The Fiscal Legacy of George W. Bush
By BRUCE BARTLETT

Bruce Bartlett held senior policy roles in the Reagan and George H.W. Bush administrations and served on the staffs of Representatives Jack Kemp and Ron Paul.


Republicans assert that Barack Obama assumed sole responsibility for the budget on Jan. 20, 2009. From that date, all increases in the debt or deficit are his responsibility and no one else’s, they say.

This is, of course, nonsense – and the American people know it. As I documented in a previous post, even today 43 percent of them hold George W. Bush responsible for the current budget deficit versus only 14 percent who blame Mr. Obama.

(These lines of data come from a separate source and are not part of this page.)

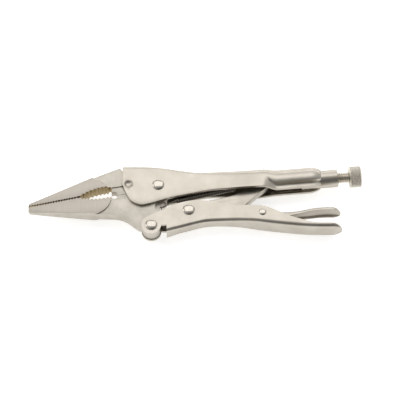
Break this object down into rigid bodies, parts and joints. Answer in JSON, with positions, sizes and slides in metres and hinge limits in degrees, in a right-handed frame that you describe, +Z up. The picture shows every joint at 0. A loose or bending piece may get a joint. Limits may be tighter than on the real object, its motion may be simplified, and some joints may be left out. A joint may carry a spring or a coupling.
{
  "type": "locking pliers",
  "caption": "Long-nose locking pliers with a toggle link, adjusting screw, release lever and wire cutter, closed and locked.",
  "frame": {"origin": "centre of the bounding box, on the plane the tool lies on", "axes": "+X from the nose tip to the adjusting screw, +Y towards the upper handle, +Z up through the thickness"},
  "size_m": [0.2336, 0.0556, 0.02],
  "materials": {
    "nickel_plate": "satin nickel plate on pressed steel",
    "nickel_forging": "satin nickel plate on forged steel, ground nose",
    "polished_rivet": "polished domed heads",
    "screw_steel": "satin, knurled and threaded",
    "spring_wire": "drawn spring wire"
  },
  "bodies": {
    "upper_handle": {"upper_handle": "nickel_plate", "threaded_collar": "nickel_plate", "fixed_jaw": "nickel_forging", "fixed_jaw_pin": "nickel_plate", "main_pivot_rivet": "polished_rivet"},
    "moving_jaw": {"moving_jaw": "nickel_forging", "tension_spring": "spring_wire"},
    "lower_handle": {"lower_handle": "nickel_plate", "jaw_handle_rivet": "polished_rivet", "link_rivet": "polished_rivet", "lever_rivet": "polished_rivet"},
    "toggle_link": {"toggle_link": "nickel_forging"},
    "release_lever": {"release_lever": "nickel_plate"},
    "adjusting_screw": {"adjusting_screw": "screw_steel"},
    "screw_knob": {"screw_knob": "screw_steel"}
  },
  "joints": [
    {"name": "jaw_pivot", "type": "hinge", "parent": "upper_handle", "child": "moving_jaw", "pos_m": [-0.02629, 0.0106, 0.01], "axis": [0, 0, 1], "range_deg": [0, 28], "deforming": ["tension_spring"]},
    {"name": "handle_pivot", "type": "hinge", "parent": "moving_jaw", "child": "lower_handle", "pos_m": [-0.03084, -0.02095, 0.01], "axis": [0, 0, 1], "range_deg": [-82, 0]},
    {"name": "link_pivot", "type": "hinge", "parent": "lower_handle", "child": "toggle_link", "pos_m": [-0.00494, -0.0088, 0.01], "axis": [0, 0, 1], "range_deg": [0, 82]},
    {"name": "lever_pivot", "type": "hinge", "parent": "lower_handle", "child": "release_lever", "pos_m": [0.04631, -0.0119, 0.01], "axis": [0, 0, 1], "range_deg": [-10, 0]},
    {"name": "screw_travel", "type": "slide", "parent": "upper_handle", "child": "adjusting_screw", "axis": [0.9959, 0.0906, 0], "range_m": [0, 0.008]},
    {"name": "knob_spin", "type": "hinge", "parent": "adjusting_screw", "child": "screw_knob", "pos_m": [0.10743, 0.01957, 0.01], "axis": [0.9959, 0.0906, 0], "range_deg": [0, 2050]}
  ],
  "couplings": [
    {"joint": "handle_pivot", "follows": "jaw_pivot", "ratio": -2.92},
    {"joint": "link_pivot", "follows": "jaw_pivot", "ratio": 2.92},
    {"joint": "knob_spin", "follows": "screw_travel", "rad_per_m": 4456.2}
  ]
}
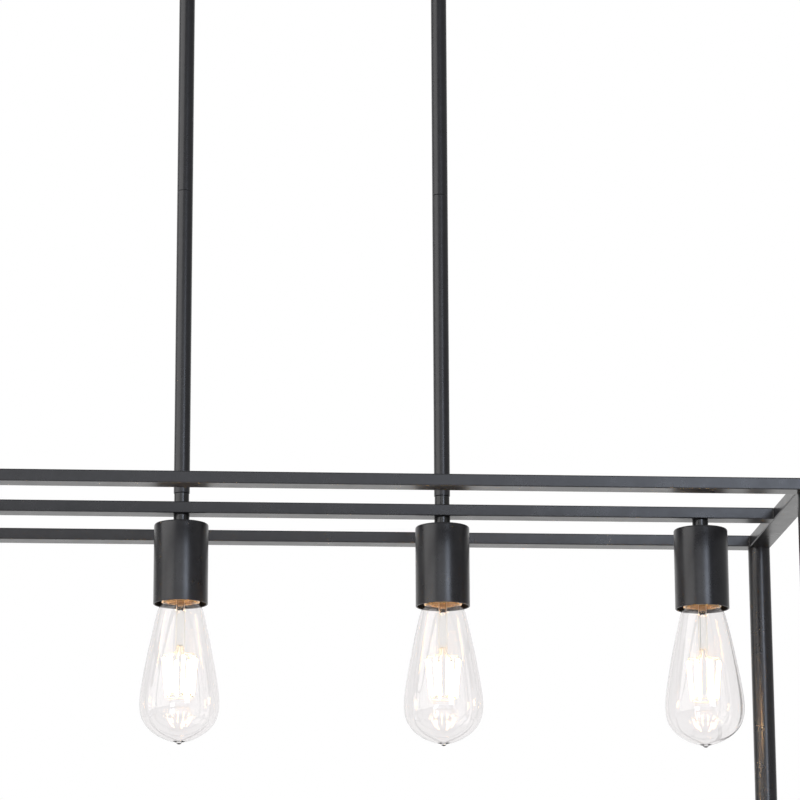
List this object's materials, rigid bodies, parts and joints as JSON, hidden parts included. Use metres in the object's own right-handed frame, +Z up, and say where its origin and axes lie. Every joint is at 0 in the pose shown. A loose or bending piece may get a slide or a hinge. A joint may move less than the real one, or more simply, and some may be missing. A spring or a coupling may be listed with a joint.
{
  "type": "linear island pendant",
  "caption": "Linear island pendant: clear filament bulbs in plain cups hang from the middle rail of an open black box frame, on twin rod stems below a long ceiling canopy.",
  "frame": {"origin": "centre of the strap's upper face, where the pendant meets the ceiling", "axes": "+X along the row of lamps, -Y towards the viewer, +Z up into the ceiling"},
  "size_m": [0.7914, 0.2464, 0.867],
  "materials": {
    "black_steel": "satin black powder coat",
    "zinc_steel": "bright zinc plate",
    "ground_green": "green zinc plate",
    "wire_insulation": "satin insulation, black and white",
    "wire_nut_plastic": "moulded, ribbed",
    "porcelain": null,
    "shell_brass": "pressed sheet",
    "cap_brass": "pressed sheet, rolled thread",
    "tip_solder": "solder",
    "clear_glass": "clear, thin",
    "filament": "glass rod, wires and lit filaments"
  },
  "bodies": {
    "ceiling_mount": {"canopy": "black_steel", "canopy_cap_nuts": "black_steel", "swivel_socket_left": "black_steel", "swivel_socket_right": "black_steel", "mounting_strap": "zinc_steel", "canopy_studs": "zinc_steel", "swivel_lock_nuts": "zinc_steel", "ground_screw": "ground_green", "supply_leads": "wire_insulation", "wire_nuts": "wire_nut_plastic"},
    "hanging_frame": {"swivel_ball_left": "black_steel", "swivel_ball_right": "black_steel", "upper_stem_left": "black_steel", "lower_stem_left": "black_steel", "upper_stem_right": "black_steel", "lower_stem_right": "black_steel", "rail_spacers": "black_steel", "centre_rail": "black_steel", "front_top_rail": "black_steel", "back_top_rail": "black_steel", "right_top_bar": "black_steel", "left_top_bar": "black_steel", "post_front_left": "black_steel", "post_front_right": "black_steel", "post_back_left": "black_steel", "post_back_right": "black_steel", "front_bottom_rail": "black_steel", "back_bottom_rail": "black_steel", "right_bottom_bar": "black_steel", "left_bottom_bar": "black_steel", "cup_necks": "black_steel", "socket_cup_1": "black_steel", "socket_cup_2": "black_steel", "socket_cup_3": "black_steel", "socket_cup_4": "black_steel", "stem_couplers": "zinc_steel", "through_nipples": "zinc_steel", "end_lamp_nipples": "zinc_steel", "nipple_nuts": "zinc_steel", "wiring_harness": "wire_insulation", "lamp_holders": "porcelain", "screw_shells": "shell_brass", "shell_contacts": "shell_brass"},
    "bulb_1_foot": {"bulb_1_tip": "tip_solder"},
    "bulb_1": {"bulb_1_cap": "cap_brass", "bulb_1_glass": "clear_glass", "bulb_1_filament": "filament"},
    "bulb_2_foot": {"bulb_2_tip": "tip_solder"},
    "bulb_2": {"bulb_2_cap": "cap_brass", "bulb_2_glass": "clear_glass", "bulb_2_filament": "filament"},
    "bulb_3_foot": {"bulb_3_tip": "tip_solder"},
    "bulb_3": {"bulb_3_cap": "cap_brass", "bulb_3_glass": "clear_glass", "bulb_3_filament": "filament"},
    "bulb_4_foot": {"bulb_4_tip": "tip_solder"},
    "bulb_4": {"bulb_4_cap": "cap_brass", "bulb_4_glass": "clear_glass", "bulb_4_filament": "filament"}
  },
  "joints": [
    {"name": "frame_swing", "type": "hinge", "parent": "ceiling_mount", "child": "hanging_frame", "pos_m": [0, 0, -0.033], "axis": [1, 0, 0], "range_deg": [-25, 25]},
    {"name": "bulb_1_feed", "type": "slide", "parent": "hanging_frame", "child": "bulb_1_foot", "axis": [0, 0, -1], "range_m": [0, 0.0182]},
    {"name": "bulb_1_turn", "type": "hinge", "parent": "bulb_1_foot", "child": "bulb_1", "pos_m": [-0.318, 0, -0.64], "axis": [0, 0, -1], "range_deg": [0, 1800]},
    {"name": "bulb_2_feed", "type": "slide", "parent": "hanging_frame", "child": "bulb_2_foot", "axis": [0, 0, -1], "range_m": [0, 0.0182]},
    {"name": "bulb_2_turn", "type": "hinge", "parent": "bulb_2_foot", "child": "bulb_2", "pos_m": [-0.106, 0, -0.64], "axis": [0, 0, -1], "range_deg": [0, 1800]},
    {"name": "bulb_3_feed", "type": "slide", "parent": "hanging_frame", "child": "bulb_3_foot", "axis": [0, 0, -1], "range_m": [0, 0.0182]},
    {"name": "bulb_3_turn", "type": "hinge", "parent": "bulb_3_foot", "child": "bulb_3", "pos_m": [0.106, 0, -0.64], "axis": [0, 0, -1], "range_deg": [0, 1800]},
    {"name": "bulb_4_feed", "type": "slide", "parent": "hanging_frame", "child": "bulb_4_foot", "axis": [0, 0, -1], "range_m": [0, 0.0182]},
    {"name": "bulb_4_turn", "type": "hinge", "parent": "bulb_4_foot", "child": "bulb_4", "pos_m": [0.318, 0, -0.64], "axis": [0, 0, -1], "range_deg": [0, 1800]}
  ],
  "couplings": [
    {"joint": "bulb_1_feed", "follows": "bulb_1_turn", "m_per_rad": 0.00057757},
    {"joint": "bulb_2_feed", "follows": "bulb_2_turn", "m_per_rad": 0.00057757},
    {"joint": "bulb_3_feed", "follows": "bulb_3_turn", "m_per_rad": 0.00057757},
    {"joint": "bulb_4_feed", "follows": "bulb_4_turn", "m_per_rad": 0.00057757}
  ]
}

The American people are right; Mr. Bush is more responsible, as a new report from the Congressional Budget Office documents.

In January 2001, the office projected that the federal government would run a total budget surplus of $3.5 trillion through 2008 if policy was unchanged and the economy continued according to forecast. In fact, there was a deficit of $5.5 trillion.

The projected surplus was primarily the result of two factors. First was a big tax increase in 1993 that every Republican in Congress voted against, saying that it would tank the economy. This belief was wrong. The economy boomed in 1994, growing 4.1 percent that year and strongly throughout the Clinton administration.

The second major contributor to budget surpluses that emerged in 1998 was tough budget controls that were part of the 1990 and 1993 budget deals. The main one was a requirement that spending could not be increased or taxes cut unless offset by spending cuts or tax increases. This was known as Paygo, for pay as you go.

During the 2000 campaign, Mr. Bush warned that budget surpluses were dangerous because Congress might spend them, even though Paygo rules prevented this from happening. His Feb. 28, 2001, budget message reiterated this point and asserted that future surpluses were likely to be even larger than projected due principally to anticipated strong revenue growth.

This was the primary justification for a big tax cut. Subsequently, as it became clear that the economy was slowing – a recession began in March 2001 – that became a further justification.

The 2001 tax cut did nothing to stimulate the economy, yet Republicans pushed for additional tax cuts in 2002, 2003, 2004, 2006 and 2008. The economy continued to languish even as the Treasury hemorrhaged revenue, which fell to 17.5 percent of the gross domestic product in 2008 from 20.6 percent in 2000. Republicans abolished Paygo in 2002, and spending rose to 20.7 percent of G.D.P. in 2008 from 18.2 percent in 2001.

According to the C.B.O., by the end of the Bush administration, legislated tax cuts reduced revenues and increased the national debt by $1.6 trillion. Slower-than-expected growth further reduced revenues by $1.4 trillion.

However, the Bush tax cuts continued through 2010, well into the Obama administration. These reduced revenues by another $369 billion, adding that much to the debt. Legislated tax cuts enacted by President Obama and Democrats in Congress reduced revenues by an additional $407 billion in 2009 and 2010. Slower growth reduced revenues by a further $1.3 trillion. Contrary to Republican assertions, there were no additional revenues from legislated tax increases.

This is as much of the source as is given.